The ruling in Riverstone hews to these unique facts. The court held that the minority stockholders were not prohibited from exercising their statutory appraisal rights in a squeeze-out merger despite the existence of a drag-along provision in a stockholders’ agreement to which such minority stockholders were parties. Under the specific terms of the drag-along in the stockholders’ agreement, the corporation could only seek to invoke the drag-along right related to the requirement for the stockholders to vote their shares in favor of a Change of Control Transaction when it “proposes” to enter into a qualifying transaction. The drag-along provision also required that the corporation provide 10 days’ written notice to the stockholders in order to seek to invoke such right.

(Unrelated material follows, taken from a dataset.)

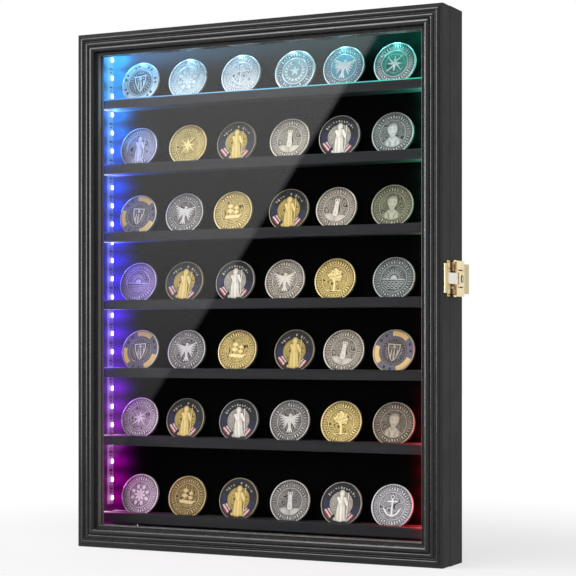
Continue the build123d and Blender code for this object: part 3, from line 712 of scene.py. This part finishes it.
def sunOverSea(at):
    rays = folded(at, 22)
    sun = stack(dome(at, 0, 0, 3.6), 0.7 * limb(rays, 4.6, 0, 9.6, 0, 0.55, 0.2)) * (at[1] > -0.4)
    return stack(sun, 0.7 * limb(at, -10.4, -0.8, 10.4, -0.8, 0.5), waves(at, -2.6, 5))


def petals(at):
    inner, outer = folded(at, 8), folded(at, 8, 22.5)
    return stack(dome(inner, 3.6, 0, 2.6, 1.25), 0.8 * dome(outer, 7.8, 0, 2.6, 1.9), dome(at, 0, 0, 1.4),
                 0.5 * band(at, 10.4, 11.0))


def borderMarks(at, seed, low, high, count, gaps=0.12):
    # Strokes of uneven length around the edge, with a few left out
    cut = np.random.RandomState(seed)
    turn = (np.arctan2(at[1], at[0]) / (2 * math.pi) + 1 / (2 * count)) % 1
    index = np.floor(turn * count).astype(int) % count
    tops = low + (high - low) * cut.uniform(0.55, 1, count)[index]
    bottoms = low + (high - low) * cut.uniform(0, 0.45, count)[index]
    shown = cut.rand(count)[index] > gaps
    radius, across = folded(at, count)
    inside = np.clip((radius - bottoms) / 0.3, 0, 1) * np.clip((tops - radius) / 0.3, 0, 1)
    return inside * np.clip((0.62 - np.abs(across)) / 0.3, 0, 1) * shown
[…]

Thus, the drag-along right requiring the stockholders to vote their shares in favor of a Change of Control Transaction was not exercisable by the corporation in this case because the minority stockholders were only informed of the merger after it had already been consummated, and the express terms of the drag-along right only permitted such right to be exercised prospectively (not retrospectively). The court rejected the argument that the sole purpose of this drag-along right was to cause the minority stockholders to waive their appraisal rights, saying, “The Company bargained for a right it did not exercise, and not the similar right it attempted to exercise.” Because the corporation did not comply with the express terms of the stockholders’ agreement that would have effected such a waiver, the minority stockholders were not prohibited from exercising their appraisal rights in this instance. Interestingly, the corporation did not seek to invoke the component of the drag-along provision requiring stockholders to tender their shares, though it is possible that, had they done so, the outcome in this case would have been different.

While the court did not rule on whether a holder of common stock may expressly waive statutory appraisal rights prospectively by contract, it seemed willing to permit (assuming compliance with the specified notice provisions), the invocation of Riverstone’s right to compel the minority stockholders to vote in favor of the merger (which would have had the effect of waiving their statutory appraisal rights), so long as the merger had not yet been consummated.  In light of this, private equity professionals should consider drafting drag-along rights to allow for the exercise thereof not only when the corporation “proposes” to enter into a qualifying transaction but also following the consummation of such transaction. This ability to enforce the drag-right retrospectively is particularly important when applied to the mandatory tender of shares in the transaction (as opposed to the mandatory vote in favor of the transaction) commonly found in drag-along rights (which, as mentioned above, was included in the drag-along provision at issue in this case but not invoked by the corporation).

Overall, Riverstone serves as a reminder of the importance of precise drafting, and then scrupulous adherence to agreed-upon terms, in order to avoid the risk of litigation. While waiting for the courts to ultimately rule on the validity of prospective waivers of appraisal rights by common stockholders, practitioners and private equity professionals should take a cautious approach when drafting and exercising rights under provisions that purport to require stockholder participation or voting in a merger.

*The case is Halpin v. Riverstone National, Inc., C.A. No. 9796-VCG (Del. Ch. Feb. 26, 2015) (Glasscock, V.C.)